───── DATA ENTRIES

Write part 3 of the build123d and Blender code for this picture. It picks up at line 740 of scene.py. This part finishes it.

──────────
───── DATA ENTRIES

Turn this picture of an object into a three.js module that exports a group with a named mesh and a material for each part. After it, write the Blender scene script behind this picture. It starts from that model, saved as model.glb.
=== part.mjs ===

──────────
───── DATA ENTRIES

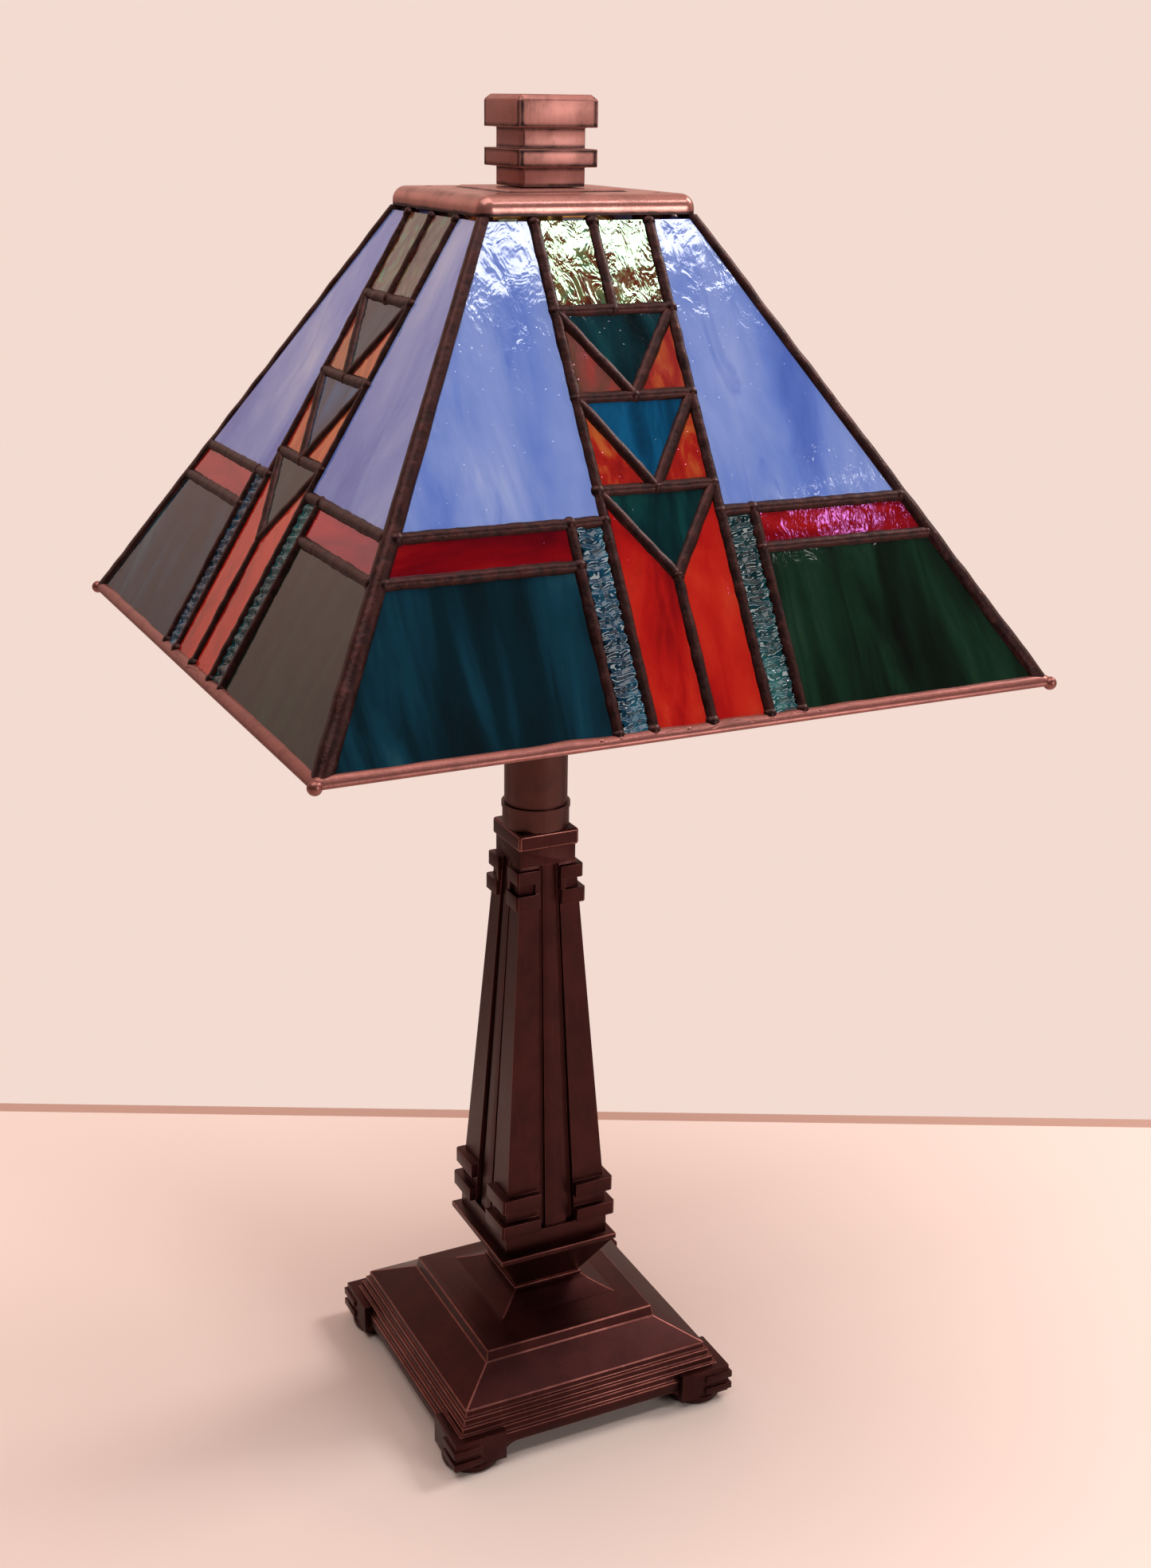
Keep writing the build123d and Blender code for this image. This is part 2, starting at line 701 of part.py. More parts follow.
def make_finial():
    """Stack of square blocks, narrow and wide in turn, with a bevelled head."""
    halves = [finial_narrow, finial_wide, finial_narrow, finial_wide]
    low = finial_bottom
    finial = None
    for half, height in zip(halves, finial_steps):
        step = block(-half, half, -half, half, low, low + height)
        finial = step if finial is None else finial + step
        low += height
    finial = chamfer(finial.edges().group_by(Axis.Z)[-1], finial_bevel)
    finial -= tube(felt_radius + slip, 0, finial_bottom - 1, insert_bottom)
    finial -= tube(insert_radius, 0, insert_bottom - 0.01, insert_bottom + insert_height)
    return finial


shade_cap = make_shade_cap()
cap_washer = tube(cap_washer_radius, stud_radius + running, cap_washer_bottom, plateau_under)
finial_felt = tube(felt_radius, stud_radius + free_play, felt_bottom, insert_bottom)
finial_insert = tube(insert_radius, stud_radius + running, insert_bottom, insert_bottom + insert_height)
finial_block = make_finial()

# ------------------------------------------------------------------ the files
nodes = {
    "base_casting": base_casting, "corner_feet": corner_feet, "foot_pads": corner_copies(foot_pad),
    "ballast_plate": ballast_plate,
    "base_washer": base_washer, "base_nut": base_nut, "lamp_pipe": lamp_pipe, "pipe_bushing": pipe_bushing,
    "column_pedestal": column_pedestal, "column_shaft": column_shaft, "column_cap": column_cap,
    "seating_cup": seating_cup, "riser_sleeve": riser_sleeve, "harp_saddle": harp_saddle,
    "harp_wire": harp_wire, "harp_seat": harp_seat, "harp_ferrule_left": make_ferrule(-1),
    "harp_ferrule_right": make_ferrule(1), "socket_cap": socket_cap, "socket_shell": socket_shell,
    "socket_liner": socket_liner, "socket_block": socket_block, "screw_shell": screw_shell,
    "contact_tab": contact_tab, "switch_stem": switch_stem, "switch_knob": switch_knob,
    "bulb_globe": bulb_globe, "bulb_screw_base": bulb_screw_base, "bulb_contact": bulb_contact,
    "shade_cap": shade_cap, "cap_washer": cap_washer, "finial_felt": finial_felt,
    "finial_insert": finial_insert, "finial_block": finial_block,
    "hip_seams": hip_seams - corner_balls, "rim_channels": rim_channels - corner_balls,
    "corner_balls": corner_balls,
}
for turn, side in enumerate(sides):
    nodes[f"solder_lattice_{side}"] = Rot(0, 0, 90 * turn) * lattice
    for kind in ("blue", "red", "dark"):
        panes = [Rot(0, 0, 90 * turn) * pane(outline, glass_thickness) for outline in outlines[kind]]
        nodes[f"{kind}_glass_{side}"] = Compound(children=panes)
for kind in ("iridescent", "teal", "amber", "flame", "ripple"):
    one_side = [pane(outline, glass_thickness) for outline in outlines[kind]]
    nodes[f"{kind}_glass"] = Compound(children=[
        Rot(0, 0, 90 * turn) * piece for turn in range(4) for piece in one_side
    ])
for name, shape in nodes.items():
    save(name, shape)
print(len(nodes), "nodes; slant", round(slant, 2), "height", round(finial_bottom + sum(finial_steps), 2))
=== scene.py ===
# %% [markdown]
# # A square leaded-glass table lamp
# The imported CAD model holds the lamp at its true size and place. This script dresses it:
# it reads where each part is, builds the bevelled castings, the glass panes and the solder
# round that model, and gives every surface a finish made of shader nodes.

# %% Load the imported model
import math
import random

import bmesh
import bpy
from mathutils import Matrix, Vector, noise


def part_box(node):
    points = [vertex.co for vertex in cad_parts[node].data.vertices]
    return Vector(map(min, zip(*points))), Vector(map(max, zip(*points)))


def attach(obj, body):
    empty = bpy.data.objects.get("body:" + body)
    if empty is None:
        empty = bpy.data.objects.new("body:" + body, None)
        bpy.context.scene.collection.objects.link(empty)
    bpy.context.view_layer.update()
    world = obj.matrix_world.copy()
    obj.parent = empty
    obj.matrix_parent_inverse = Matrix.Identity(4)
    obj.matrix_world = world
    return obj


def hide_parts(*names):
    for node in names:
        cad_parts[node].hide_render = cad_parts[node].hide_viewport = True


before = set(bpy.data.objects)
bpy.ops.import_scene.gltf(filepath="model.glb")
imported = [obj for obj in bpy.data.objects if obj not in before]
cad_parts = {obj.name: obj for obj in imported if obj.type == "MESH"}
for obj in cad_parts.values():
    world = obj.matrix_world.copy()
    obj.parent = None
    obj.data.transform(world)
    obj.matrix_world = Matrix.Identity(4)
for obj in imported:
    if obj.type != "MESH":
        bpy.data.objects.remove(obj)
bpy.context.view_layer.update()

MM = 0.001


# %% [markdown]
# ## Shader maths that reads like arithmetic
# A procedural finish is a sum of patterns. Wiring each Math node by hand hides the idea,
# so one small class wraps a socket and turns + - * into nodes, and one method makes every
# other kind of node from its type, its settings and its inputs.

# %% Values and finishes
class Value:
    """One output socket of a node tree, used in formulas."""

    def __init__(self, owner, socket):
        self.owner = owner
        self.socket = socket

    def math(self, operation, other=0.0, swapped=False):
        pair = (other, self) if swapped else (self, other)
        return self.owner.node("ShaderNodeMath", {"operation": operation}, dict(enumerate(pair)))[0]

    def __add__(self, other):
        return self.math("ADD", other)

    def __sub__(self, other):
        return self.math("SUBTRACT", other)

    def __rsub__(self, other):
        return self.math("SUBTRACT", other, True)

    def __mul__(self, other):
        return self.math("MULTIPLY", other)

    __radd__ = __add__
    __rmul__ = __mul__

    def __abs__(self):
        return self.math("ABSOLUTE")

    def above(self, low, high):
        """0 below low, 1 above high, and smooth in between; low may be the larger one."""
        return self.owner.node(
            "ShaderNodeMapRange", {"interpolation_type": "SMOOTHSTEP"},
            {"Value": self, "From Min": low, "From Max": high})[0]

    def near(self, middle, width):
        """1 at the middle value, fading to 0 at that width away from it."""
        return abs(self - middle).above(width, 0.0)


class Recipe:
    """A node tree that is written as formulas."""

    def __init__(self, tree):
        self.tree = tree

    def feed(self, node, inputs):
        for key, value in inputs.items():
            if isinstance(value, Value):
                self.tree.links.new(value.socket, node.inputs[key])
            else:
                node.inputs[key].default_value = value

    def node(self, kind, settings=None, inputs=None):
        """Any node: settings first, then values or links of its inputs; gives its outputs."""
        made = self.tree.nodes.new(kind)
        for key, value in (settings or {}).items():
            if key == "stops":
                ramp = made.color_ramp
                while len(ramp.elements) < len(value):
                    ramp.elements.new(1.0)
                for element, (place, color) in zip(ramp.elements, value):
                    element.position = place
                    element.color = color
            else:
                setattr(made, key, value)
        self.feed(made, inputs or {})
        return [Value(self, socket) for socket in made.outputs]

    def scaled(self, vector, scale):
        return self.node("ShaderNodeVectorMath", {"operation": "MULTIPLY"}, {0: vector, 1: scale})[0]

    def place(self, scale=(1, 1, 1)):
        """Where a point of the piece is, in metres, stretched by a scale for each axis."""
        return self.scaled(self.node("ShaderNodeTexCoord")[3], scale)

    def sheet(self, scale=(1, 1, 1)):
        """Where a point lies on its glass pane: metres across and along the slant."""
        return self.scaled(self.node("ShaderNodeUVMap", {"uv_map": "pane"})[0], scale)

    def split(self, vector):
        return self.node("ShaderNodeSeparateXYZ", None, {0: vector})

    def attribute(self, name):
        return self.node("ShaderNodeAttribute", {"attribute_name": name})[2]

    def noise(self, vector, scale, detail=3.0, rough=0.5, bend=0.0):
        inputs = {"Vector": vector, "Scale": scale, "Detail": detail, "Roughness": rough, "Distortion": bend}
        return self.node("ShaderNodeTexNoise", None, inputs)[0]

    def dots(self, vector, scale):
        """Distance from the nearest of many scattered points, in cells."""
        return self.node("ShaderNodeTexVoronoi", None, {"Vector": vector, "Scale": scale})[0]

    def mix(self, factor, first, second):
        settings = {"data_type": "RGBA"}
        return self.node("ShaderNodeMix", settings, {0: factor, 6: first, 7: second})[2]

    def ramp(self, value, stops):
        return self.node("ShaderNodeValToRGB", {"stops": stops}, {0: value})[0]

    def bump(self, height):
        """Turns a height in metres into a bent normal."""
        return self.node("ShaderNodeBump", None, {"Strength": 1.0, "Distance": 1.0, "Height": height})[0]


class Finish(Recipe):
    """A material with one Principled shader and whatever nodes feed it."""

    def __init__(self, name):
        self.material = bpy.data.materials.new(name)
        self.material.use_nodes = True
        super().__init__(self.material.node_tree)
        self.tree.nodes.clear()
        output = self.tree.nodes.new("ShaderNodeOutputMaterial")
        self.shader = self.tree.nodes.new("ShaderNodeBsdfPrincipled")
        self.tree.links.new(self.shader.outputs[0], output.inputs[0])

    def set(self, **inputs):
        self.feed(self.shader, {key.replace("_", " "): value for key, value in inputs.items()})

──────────

WRITTEN EXERCISE | From the line containing "Keep writing the" down to the line containing "finial_block = make_finial()" in the material above, reproduce every line exactly, including the two end lines.

WRITTEN ANSWER |
Keep writing the build123d and Blender code for this image. This is part 2, starting at line 701 of part.py. More parts follow.
def make_finial():
    """Stack of square blocks, narrow and wide in turn, with a bevelled head."""
    halves = [finial_narrow, finial_wide, finial_narrow, finial_wide]
    low = finial_bottom
    finial = None
    for half, height in zip(halves, finial_steps):
        step = block(-half, half, -half, half, low, low + height)
        finial = step if finial is None else finial + step
        low += height
    finial = chamfer(finial.edges().group_by(Axis.Z)[-1], finial_bevel)
    finial -= tube(felt_radius + slip, 0, finial_bottom - 1, insert_bottom)
    finial -= tube(insert_radius, 0, insert_bottom - 0.01, insert_bottom + insert_height)
    return finial


shade_cap = make_shade_cap()
cap_washer = tube(cap_washer_radius, stud_radius + running, cap_washer_bottom, plateau_under)
finial_felt = tube(felt_radius, stud_radius + free_play, felt_bottom, insert_bottom)
finial_insert = tube(insert_radius, stud_radius + running, insert_bottom, insert_bottom + insert_height)
finial_block = make_finial()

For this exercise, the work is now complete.